The rotating door has caused third-line center Brandon Sutter to struggle in his second season with the Penguins after an effective first season alongside forwards Tyler Kennedy and Matt Cooke, who joined the San Jose Sharks and Wild, respectively, during the offseason.
Carolina Hurricanes forward Jordan Staal centered the Penguins' third line during his first six NHL seasons before being traded to Carolina for a package that included Sutter. He returned again April 1 when the Hurricanes recorded a 4-1 win.
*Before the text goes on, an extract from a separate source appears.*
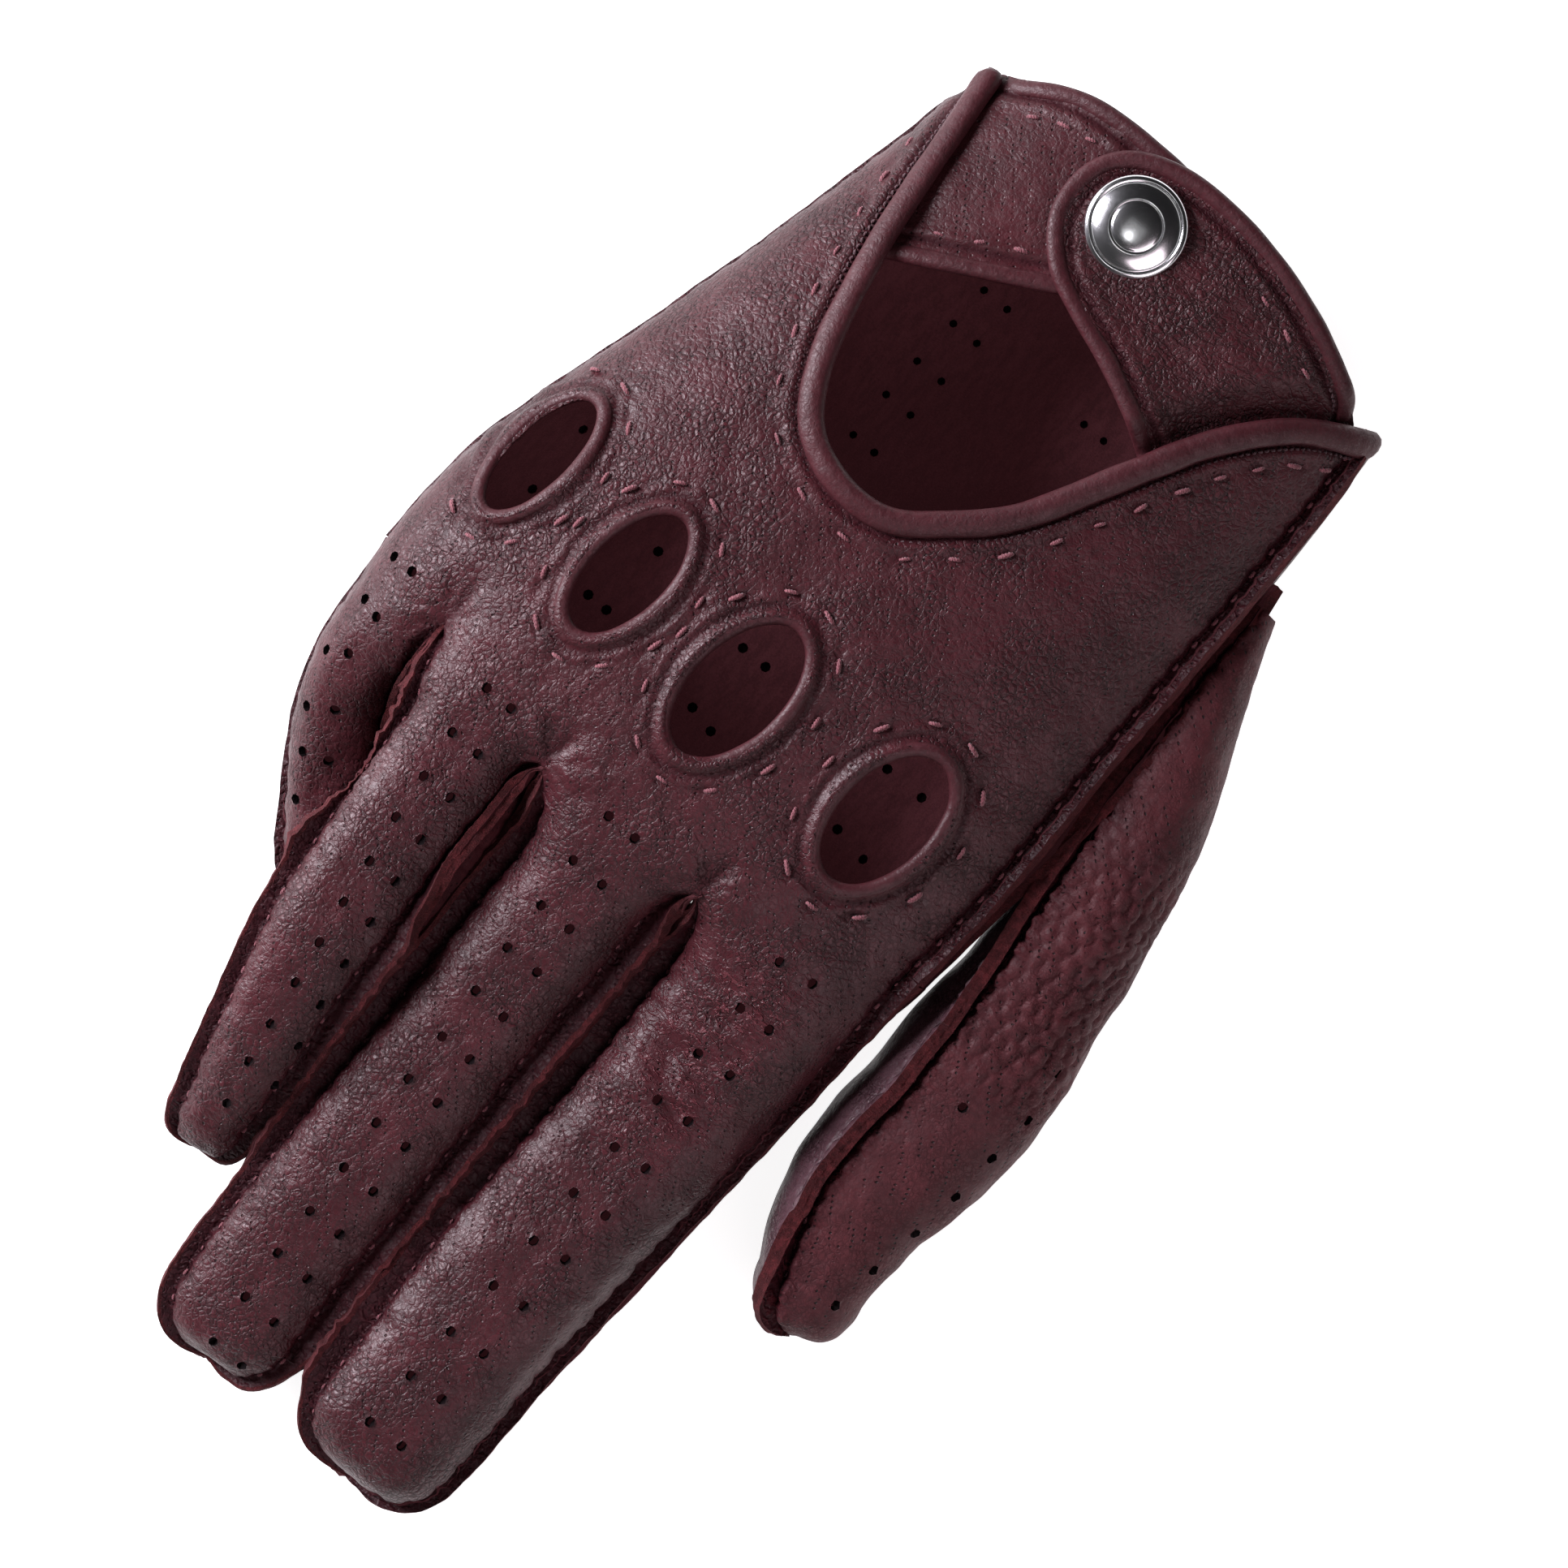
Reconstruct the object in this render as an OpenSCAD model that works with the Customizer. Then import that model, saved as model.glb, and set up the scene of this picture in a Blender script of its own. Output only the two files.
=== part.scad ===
// Right-hand leather driving glove, stuffed and lying palm down.
// +Y runs to the fingertips, +X to the little finger side, +Z up through the back of the hand.
// Every leather panel is a thin shell lofted over one hand section or one finger track.

/* [Leather] */
// thickness of one layer of leather
leather = 1.2; // [0.8:0.1:1.6]
// how far the raw seam edges stand out
flange = 2; // [1:0.1:3]
// thickness of a double raw seam edge
flange_t = 1.8; // [1.2:0.1:2.4]
// squareness of the hand section (2 is an ellipse)
squareness = 2.4; // [2:0.1:3]

/* [Bindings and thread] */
// radius of the rolled edge of a knuckle hole
knuckle_roll = 0.9; // [0.5:0.1:1.5]
// radius of the rolled edge of the wrist opening
wrist_roll = 1.4; // [0.8:0.1:2]
// distance from an edge to its hand stitches
stitch_inset = 4.6; // [3:0.1:6]
// length of one hand stitch
stitch_l = 2.2; // [1:0.1:3]
// thickness of the thread
thread = 0.6; // [0.3:0.1:1]
// pitch of the seam stitches
seam_pitch = 4.4; // [3:0.1:6]
// diameter of a ventilation hole
vent_d = 1.5; // [1:0.1:2.5]

/* [Snap] */
// diameter of the snap cap, a 24 ligne press fastener
cap_d = 15.2; // [12:0.1:18]
// height of the domed snap cap
cap_h = 2.6; // [2:0.1:4]
// X of the snap
snap_x = 9.4; // [5:0.1:14]
// Y of the snap
snap_y = -102.2; // [-106:0.1:-98]

/* [Node] */
// which sub-part is drawn

/* [Hidden] */
grain = [0.36, 0.22, 0.23];
edge = [0.45, 0.2, 0.22];
suede = [0.25, 0.09, 0.1];
pink = [0.75, 0.35, 0.38];
steel = [0.8, 0.8, 0.82];
dark_steel = [0.5, 0.5, 0.52];

// rows of a track: x, y, z of the centre, half width, half height
hand_rows = [
    [0.6, -118, 16.4, 37.4, 16.4],
    [1.4, -107, 16.8, 39.6, 16.8],
    [2.2, -97, 17.4, 40.8, 17.4],
    [3.6, -80, 18.4, 42.8, 18.4],
    [6, -60, 19.3, 45.4, 19.3],
    [9, -40, 19.9, 48.2, 19.9],
    [11.6, -20, 20.1, 51.2, 20.1],
    [12.6, -5, 19.6, 51.8, 19.6],
    [12.8, 2, 19.2, 51.2, 19.2]
];
index_rows = [
    [-20.6, 3.6, 17.6, 15.9, 17.4],
    [-20.4, 16, 16.6, 14.6, 15.8],
    [-20.2, 39, 14.4, 13.8, 13.4],
    [-19, 72, 13.4, 13.3, 12.4],
    [-18.8, 89, 12.6, 12.6, 11.6],
    [-19, 101, 11.8, 12.2, 10.8]
];
middle_rows = [
    [9.6, 3.4, 19, 12.4, 18.4],
    [9.7, 16, 18.6, 11.4, 16.4],
    [9.8, 39, 17, 11.3, 14],
    [9.4, 72, 14.6, 11.4, 12.2],
    [8.8, 92, 11.8, 11.2, 10.8],
    [8.2, 102, 10.4, 10.8, 9.6]
];
ring_rows = [
    [36, 3.8, 20, 11.6, 18.2],
    [36, 16, 21.4, 10.6, 14.6],
    [35.8, 31, 24.2, 9.9, 11.4],
    [34.4, 52, 24.4, 9, 10.4],
    [31.8, 68, 20.4, 7.2, 9.8],
    [30, 80, 14.8, 5.8, 9]
];
little_rows = [
    [56.2, 4, 14.4, 8, 13.8],
    [56, 16, 12.4, 7.2, 11.4],
    [53, 26, 9.6, 6.8, 9.2],
    [46.6, 36.6, 7.2, 6.6, 7],
    [41.8, 43, 6.6, 6.2, 6.4]
];
thumb_rows = [
    [-47.7, -41, 14.4, 7.4, 12.6],
    [-50.9, -20, 14.6, 9.8, 13],
    [-51.8, -5, 14, 11.2, 12.6],
    [-52.5, 10, 13.2, 12.4, 12],
    [-51.6, 22, 12.4, 12.2, 11.4],
    [-51.2, 32, 11.8, 11, 10.8],
    [-52, 40, 11.4, 9.8, 10.2],
    [-53.4, 46, 11, 8.2, 9.4]
];
thumb_root_rows = [
    [-40.4, -67, 14, 3.2, 9],
    [-40.4, -60, 14.2, 6.4, 11],
    [-40.4, -50, 14.4, 10.8, 12.4],
    [-40.4, -43.4, 14.4, 14, 12.8]
];

// centre, half width and half length of each knuckle hole
index_hole = [-17.9, -13, 6.8, 11.5];
middle_hole = [10.4, -13.7, 6.8, 12.1];
ring_hole = [33.3, -16.5, 5.6, 11];
little_hole = [54.2, -21.5, 4.3, 10.8];
holes = [index_hole, middle_hole, ring_hole, little_hole];
hole_lean = -6;

// the wrist opening, from the little finger side round to the thumb side
wrist_line = [
    [40.4, -107],
    [38.4, -97],
    [37.2, -86],
    [35.6, -75],
    [32, -60],
    [26.8, -50.6],
    [19, -46.6],
    [10.4, -46.8],
    [3, -52],
    [-4.4, -59.8],
    [-12.2, -74],
    [-19, -86],
    [-27.4, -95.4],
    [-38.4, -101.6]
];
strap_line = [
    [-14.2, -83.4],
    [-3, -84.6],
    [8, -86.4],
    [15.4, -90.4],
    [19.6, -96.6],
    [20, -104],
    [16.4, -109.6],
    [9, -112.6],
    [0, -113],
    [-9.6, -111.6],
    [-19, -108.8],
    [-27, -104],
    [-30, -100.6],
    [-24, -95.9],
    [-18.6, -90]
];
tab_line = [
    [36.4, -104.6],
    [31, -110.4],
    [25, -112.8],
    [16, -113.2],
    [6, -111.6],
    [1.6, -102],
    [5, -93],
    [13, -88.4],
    [24, -82.4],
    [34.6, -77]
];
index_seam = 158;
little_seam = -6;
thumb_seam = 42;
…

Staal said he did not notice a lack of size on the third line compared to the Penguins' bottom-six during his tenure.
"I don't know about [if Pittsburgh lacks size]. They're a good team, there's no question, whether they didn't have their best or not," Staal said. "They're a good team and they're sitting in a good spot."
Pittsburgh's third and fourth lines have consisted of Sutter, Lee Stempniak, Craig Adams, Brian Gibbons, Tanner Glass and Jayson Megna in most cases through March and April. Sutter and Stempniak, who also played on the top line since being acquired at the 2014 NHL Trade Deadline, are the only players of those six who have scored at least 20 points.
Sutter thinks Pittsburgh's top two lines, anchored by Crosby and Kunitz on the first line and Malkin and James Neal on the second when all are healthy, have benefited from familiarity. The bottom-six hasn't had the same luxury, but he thinks it is beginning to gel at the appropriate time.
"Our bottom-six forwards have kind of been the same all year, we've just been rotating all the way through," Sutter said. "We really haven't had a set of lines, so it is a bit challenging to get that offensive chemistry. Lately, I've been working with [Gibbons] a lot and I thought we've worked really well together. These last few weeks, I've thought we've had ample chances; we just haven't been able to put them in the net.
"Seems to be a little bit of chemistry now and we're finally getting something going, but we need to keep something together."